Henderson: an attempt to overcome these hurdles
In the Henderson case1 certain LPs in Henderson PFI Secondary Fund II LLP sought an order from the court allowing them to sue the GP and the Manager by way of a derivative action in the name of Fund but without potential liability either for the debts of the Fund or for the costs of the derivative action.
The classic example of a derivative claim is a claim by a minority shareholder who seeks to bring a claim on behalf of the company against wrongdoers who are in control of the company. In Henderson the LPs argued that there was no reason in principle why limited partners could not bring such a derivative claim on behalf of the limited partnership fund.
However, in its decision, the High Court found there was no need for a derivative action by the LPs against the GP in the name of the Fund as they could each individually sue it anyway. As to a derivative claim by the LPs in the name of the Fund against the Manager, the High Court decided that such a claim could be brought by the LPs – but only if they accept liability for debts and obligations of the Fund (as if they were the GP managing the Fund). This clearly is not satisfactory for LPs unwilling to lose key benefits of being LPs.
Other possible solutions to allow a claim to be brought against the manager
Other unsatisfactory alternatives floated in Henderson were:
• for the LPs to replace the conflicted GP by a new unconflicted GP free to sue the Manager in the name of the Fund.

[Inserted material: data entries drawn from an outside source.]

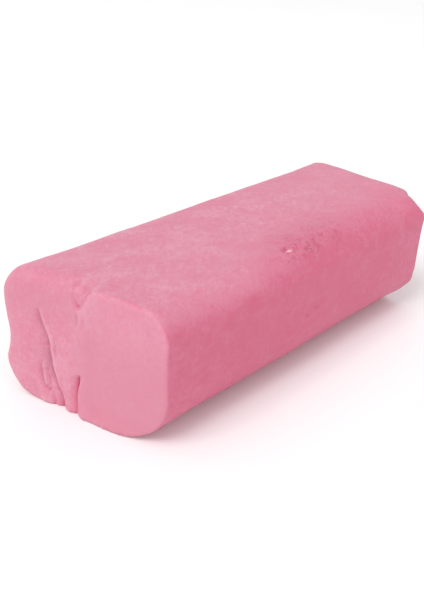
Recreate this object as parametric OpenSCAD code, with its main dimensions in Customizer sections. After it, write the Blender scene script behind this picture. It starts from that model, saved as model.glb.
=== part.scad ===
// Detailing clay bar: one lump of soft polymer clay, squared up and knife-cut at both ends.
// Millimetres, +Z up, +X along the bar. The origin is on the base, under the middle of the bar's box.
// The front is the -Y side. The near end is at -X, and half of it is pinched over into a rounded lobe.

/* [Bar] */
// Length along the middle of the bar
bar_l = 93; // [60:1:160]
// Width between the two long sides
bar_w = 41; // [32:0.5:60]
// Height from the base to the top
bar_h = 30; // [24:0.5:45]

/* [Long edges] */
// Radius of the top edge at the front
top_front_r = 7.5; // [3:0.5:9]
// Radius of the top edge at the back
top_back_r = 5.5; // [3:0.5:9]
// Radius of the bottom edge at the front
bottom_front_r = 12; // [4:0.5:14]
// Radius of the bottom edge at the back
bottom_back_r = 6; // [3:0.5:9]

/* [Knife cuts] */
// Angle of the near cut from square, in degrees, so that the back is longer than the front
near_cut_angle = 12.5; // [0:0.5:18]
// Angle of the far cut from square, in degrees, so that the back is longer than the front
far_cut_angle = 7; // [0:0.5:12]
// Lean of the far cut, in degrees, so that the top overhangs the base
far_cut_lean = 3; // [0:0.5:8]
// Radius of the upright edge where the far cut meets the back
far_back_r = 3; // [1:0.5:8]

/* [Pinched lobe] */
// Where the lobe meets the flat cut face, from the middle of the end towards the back
seam_y = 1; // [-4:0.5:5]
// Radius where the lobe's end rolls over into the top
lobe_top_r = 5; // [2:0.5:8]
// Radius of the lobe's upright back edge
lobe_back_r = 6; // [2:0.5:9]
// Radius where the lobe's end rolls under into the base
lobe_base_r = 2.5; // [1:0.5:5]
// Height of the middle of the waist pressed into the back of the lobe
waist_z = 13; // [9:0.5:16]
// Depth of the waist at the near end
waist_depth = 1.2; // [0.5:0.1:2]
// Radius of the finger or roller that pressed the waist
waist_r = 9; // [5:0.5:12]
// Distance along the bar in which the waist fades out
waist_l = 24; // [12:1:40]

/* [Creases] */
// Depth of the fold crease that runs down the lobe
fold_depth = 2; // [0.5:0.25:4]
// Width of the fold crease at the surface
fold_width = 1.6; // [0.5:0.1:3]
// Distance of the fold crease's upper end below the top
fold_below_top = 8; // [5:0.5:12]
// Offset of the fold crease's upper end from the seam
fold_top_y = 9.5; // [6:0.5:12]
// Offset of the fold crease's lower end from the seam
fold_foot_y = 3.6; // [2:0.2:6]
// Depth of the slot that opens at the foot of the seam
slot_depth = 3; // [1:0.5:6]
// Width of the slot at the surface
slot_width = 1.4; // [0.5:0.1:3]
// Height of the slot's upper end above the base
slot_h = 10.5; // [5:0.5:14]
// Depth of the notch at the head of the seam
notch_depth = 3.2; // [1:0.2:5]
// Width of the notch across the top edge
notch_width = 5; // [2:0.5:8]

/* [Hidden] */
$fn = 96;
clay_pink = [0.88, 0.46, 0.58];
past = 1; // how far a cutting tool runs past the clay
long = bar_l + bar_w; // longer than any stretch of the bar
notch_reach = 2.4; // how far the notch's foot lies below the top
waist_angle = atan(waist_depth / waist_l);

// The bar's furthest points along X, at the rounded upright edges where the ends meet the back
near_arc_y = bar_w / 2 - lobe_back_r;
near_x = -bar_l / 2 - tan(near_cut_angle) * near_arc_y + lobe_back_r / cos(near_cut_angle) - lobe_back_r;
far_arc_y = bar_w / 2 - far_back_r;
far_top_x = tan(far_cut_lean) * bar_h / 2;
far_x = bar_l / 2 + tan(far_cut_angle) * far_arc_y - far_back_r / cos(far_cut_angle) + far_back_r + far_top_x;

// A section with its own radius at each corner: [y, z, radius], from the bottom front anticlockwise
corners = [
    [-bar_w / 2, 0, bottom_front_r],
    [bar_w / 2, 0, bottom_back_r],
    [bar_w / 2, bar_h, top_back_r],
    [-bar_w / 2, bar_h, top_front_r]
];
// The way into the section from a corner
function into(c) = [c[0] < 0 ? 1 : -1, c[1] > 0 ? -1 : 1];
function arc_centre(c) = [c[0] + into(c)[0] * c[2], c[1] + into(c)[1] * c[2]];
// Where a corner's arc meets its upright side, and its level one
function on_side(c) = [c[0], c[1] + into(c)[1] * c[2]];
function on_level(c) = [c[0] + into(c)[0] * c[2], c[1]];

module section() {
    polygon([
        on_side(corners[0]), on_level(corners[0]), on_level(corners[1]), on_side(corners[1]),
        on_side(corners[2]), on_level(corners[2]), on_level(corners[3]), on_side(corners[3])
    ]);
    for (c = corners) translate(arc_centre(c)) circle(c[2]);
}

// The blank before it is cut, longer than the bar
module blank() {
    translate([-long / 2, 0, 0]) rotate([90, 0, 90]) linear_extrude(long) section();
}

// Puts its children in an end face's own frame: x runs into the clay, y along the face, z up
module at_near_cut() {
    translate([-bar_l / 2, 0, 0]) rotate([0, 0, near_cut_angle]) children();
}
module at_far_cut() {
    translate([bar_l / 2, 0, bar_h / 2]) rotate([0, -far_cut_lean, 180 - far_cut_angle]) children();
}

// What a knife stroke takes off, on the x < 0 side of a cut's frame
module offcut() {
    translate([-long, -long, -long]) cube([long, 2 * long, 2 * long]);
}

// The waste outside a radius r in a corner of the given angle. One side lies along +x, and the corner is at 0,0.
module corner_waste(angle, r) {
    reach = r / tan(angle / 2); // from the corner to where the arc meets each side
    centre = [reach, r];
    other_side = reach * [cos(angle), sin(angle)];
    outwards = past * [-sin(angle), cos(angle)];
    difference() {
        polygon([[-past, -past], [reach, -past], centre, other_side, other_side + outwards]);
        translate(centre) circle(r);
    }
}

// The clay that the pinch rolls away from the lobe's edges: top, base and upright back edge
module lobe_waste() {
    at_near_cut() {
        translate([0, long + seam_y, bar_h]) rotate([90, 0, 0]) mirror([0, 1, 0])
            linear_extrude(long) corner_waste(90, lobe_top_r);
        translate([0, long + seam_y + fold_foot_y, 0]) rotate([90, 0, 0])
            linear_extrude(long) corner_waste(90, lobe_base_r);
    }
    translate([-bar_l / 2 - tan(near_cut_angle) * bar_w / 2, bar_w / 2, -past]) mirror([0, 1, 0])
        linear_extrude(bar_h + 2 * past) corner_waste(90 - near_cut_angle, lobe_back_r);
}

// The upright edge where the far cut meets the back, rounded parallel to that cut's lean
module far_back_waste() {
    translate([bar_l / 2 + tan(far_cut_angle) * bar_w / 2, bar_w / 2, bar_h / 2]) rotate([0, far_cut_lean, 0])
        rotate([0, 0, 180])
            translate([0, 0, -long / 2]) linear_extrude(long) corner_waste(90 - far_cut_angle, far_back_r);
}

// A shallow waist along the back of the lobe, which fades out along the bar
module waist() {
    translate([near_x, bar_w / 2 - waist_depth + waist_r, waist_z]) rotate([0, 90, waist_angle])
        translate([0, 0, -lobe_back_r]) cylinder(r = waist_r, h = long);
}

// A wedge-shaped crease in the near end face, from one [y, z] point to another
module crease(from, to, width, depth) {
    way = to - from;
    mouth = width * (depth + past) / depth; // the wedge's width where it starts, outside the clay
    translate([0, from[0], from[1]]) rotate([atan2(-way[0], way[1]), 0, 0])
        linear_extrude(norm(way)) polygon([[depth, 0], [-past, -mouth / 2], [-past, mouth / 2]]);
}

module creases() {
    at_near_cut() {
        crease([seam_y + fold_foot_y, -past], [seam_y + fold_top_y, bar_h - fold_below_top],
               fold_width, fold_depth);
        crease([seam_y, -past], [seam_y, slot_h], slot_width, slot_depth);
    }
}

// The notch where the skin of the top is drawn down at the head of the seam
module notch() {
    at_near_cut() translate([-past, seam_y, bar_h - notch_reach]) rotate([90, 0, 90])
        linear_extrude(notch_depth + past)
            polygon([[0, 0], [notch_width / 2, notch_reach], [notch_width / 2, notch_reach + past],
                     [-notch_width / 2, notch_reach + past], [-notch_width / 2, notch_reach]]);
}

module clay_bar() {
    color(clay_pink) translate([-(near_x + far_x) / 2, 0, 0]) difference() {
        blank();
        at_near_cut() offcut();
        at_far_cut() offcut();
        lobe_waste();
        far_back_waste();
        waist();
        creases();
        notch();
    }
}

clay_bar();
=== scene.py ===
import math

import bpy
import numpy as np
from mathutils import Matrix, Vector


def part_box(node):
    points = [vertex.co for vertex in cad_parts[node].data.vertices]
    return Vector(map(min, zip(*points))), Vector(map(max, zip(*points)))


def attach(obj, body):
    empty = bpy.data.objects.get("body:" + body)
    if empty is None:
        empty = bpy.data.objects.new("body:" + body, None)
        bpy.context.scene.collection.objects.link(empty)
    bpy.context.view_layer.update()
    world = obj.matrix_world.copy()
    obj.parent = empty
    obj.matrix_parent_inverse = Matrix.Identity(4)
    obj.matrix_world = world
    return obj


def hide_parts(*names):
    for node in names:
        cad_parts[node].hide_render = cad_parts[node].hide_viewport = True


# A bar of pink detailing clay, lying on a pale table
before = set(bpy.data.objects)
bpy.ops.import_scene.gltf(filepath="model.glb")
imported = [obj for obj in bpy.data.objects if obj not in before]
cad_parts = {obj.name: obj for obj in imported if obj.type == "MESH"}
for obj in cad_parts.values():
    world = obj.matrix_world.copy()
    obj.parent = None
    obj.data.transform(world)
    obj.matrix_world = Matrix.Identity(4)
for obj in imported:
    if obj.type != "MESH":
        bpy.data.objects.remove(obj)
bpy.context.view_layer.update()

# ---------------------------------------------------------------------------------------------
# The bar's body. One lump of soft polymer clay, squared up in a trough and cut off with a knife.
# Its long edges are rounded, each by its own amount, and its sides sag and swell a little.
# Its lengths are in millimetres until its mesh is made, and the table's and lamps' are in metres.
# ---------------------------------------------------------------------------------------------
MM = 0.001
low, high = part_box("clay_bar")
half_w = (high.y - low.y) / MM / 2
bar_h = (high.z - low.z) / MM
mid_h = bar_h / 2
near_end = low.x / MM
far_end = high.x / MM
near_cut = near_end + 2.92  # where each cut crosses the middle line of the bar
far_cut = far_end - 2.15
near_cut_angle = math.radians(12.55)  # how far each cut is from square, seen from above
far_cut_angle = math.radians(5.5)
near_slant = math.tan(near_cut_angle)
far_slant = math.tan(far_cut_angle)
near_lean = math.tan(math.radians(2.7))  # how far each cut is from upright
far_lean = math.tan(math.radians(5.0))

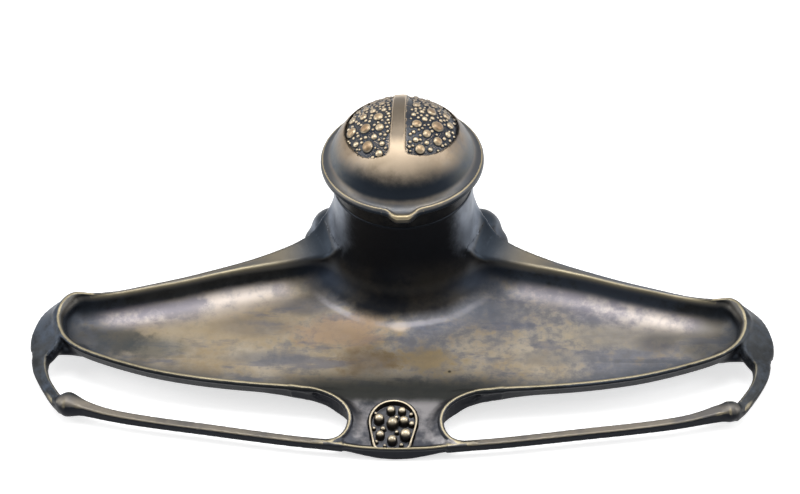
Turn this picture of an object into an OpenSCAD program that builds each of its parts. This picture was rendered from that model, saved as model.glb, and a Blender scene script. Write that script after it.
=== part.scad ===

The problem with this approach, as noted in Henderson, was that it might not be practical or cost-effective to appoint a new GP willing to assume the debts and obligations of the Fund and the risks this entailed. It also might not be in the best interests of the Fund (and the LPs) to replace the GP in this way, having in mind the smooth management of all of the Fund’s investments
• for the LPs to sue the GP for its failure to take action against the Manager. However, as noted in Henderson, the test for liability would be different from that which would apply to determination of liability of the Manager. Further, the test for damages and their measure would also differ. Such proceedings might therefore be unattractive by comparison to a direct claim against the Manager.
An alternative approach we have seen proposed is for an administrative receiver to be appointed by the conflicted GP (at the behest of complaining LPs) for the discrete purpose of investigating and if necessary pursuing a claim by the GP, on behalf of the Fund, against the Manager. However, as with the possibility of replacing the conflicted GP with another, this approach is likely to entail considerable expense and cause disruption to the management of the Fund and all of its investments. In our experience the parent company of the GP (and the Manager) resisted the appointment of an administrative receiver as it did not want such a receiver to be given control over (part of) the operations of its subsidiary.
The successful solution
We successfully pursued a different approach not explored in Henderson. In the case in question a group of LPs wanted a potential €160m claim for negligence against a Fund’s manager to be investigated and pursued by the Fund’s GP. The GP was conflicted but was able, acting in accordance with a provision in its company articles of association, to appoint an independent committee comprising non-conflicted reputable fund professionals to investigate, and ultimately pursue a claim against the Manager in the name of the Fund. This approach satisfied the complaining LPs as well as the GP and its parent. The board of the GP delegated power to the independent committee to fulfil this role and agreed to be bound by decisions it made within the scope of its competence but otherwise retained its other existing functions, enabling the smooth management of the Fund to continue and the claim to be brought with the minimum disruption and expense. The claim ultimately settled after proceedings had been commenced but before trial, following disclosure by the Manager and mediation.
This solution applied a provision in the GP’s articles of association but even if a GP did not have articles of association permitting the delegation by the board of some of its powers to an independent committee than a variation of this theme would be to appoint a number of non-executive directions and then form them into a sub-committee of the board charged with investigating and pursuing a claim against the Manager (although this solution would not be as straightforward). Alternatively a GP could amend its articles to insert a provision permitting the appointment of an independent committee to which the board could delegate powers.
Advice for Fund Managers on structuring funds
The conflicted limited partnership fund structure highlighted in this note is not uncommon and although it presents difficulties to LP investors wishing to bring claims for recourse when an investment goes wrong, it also complicates life for conflicted GP entities. Such GPs must reconcile their relationship with sister company Managers with the duties they owe to LP investors. Failure to do so places the GP at risk of being targeted by a claim for breach of the duties it owes to LPs, for example, for failing to bring a viable claim against the Manager. Fund Managers should therefore carefully consider the pros and cons of this structure, including these issues, when establishing funds.
Final note of caution
Leaving aside the problems a conflicted structure such as this may cause for GPs and LP investors seeking recourse in the event an investment goes wrong, the conflicts inherent in the structure are also likely to give rise to problems for the GP, the Manager and the Parent Company as they address investor complaints. Documents may be created without thought as to who (the Fund, the GP, the Manager) owns or controls them, who the client is and whether legal privilege may be inadvertently be waived. Careful thought should be given by the GP and the Manager and their lawyers to these issues in these circumstances – and investors should have an eye to exploiting such difficulties if they can.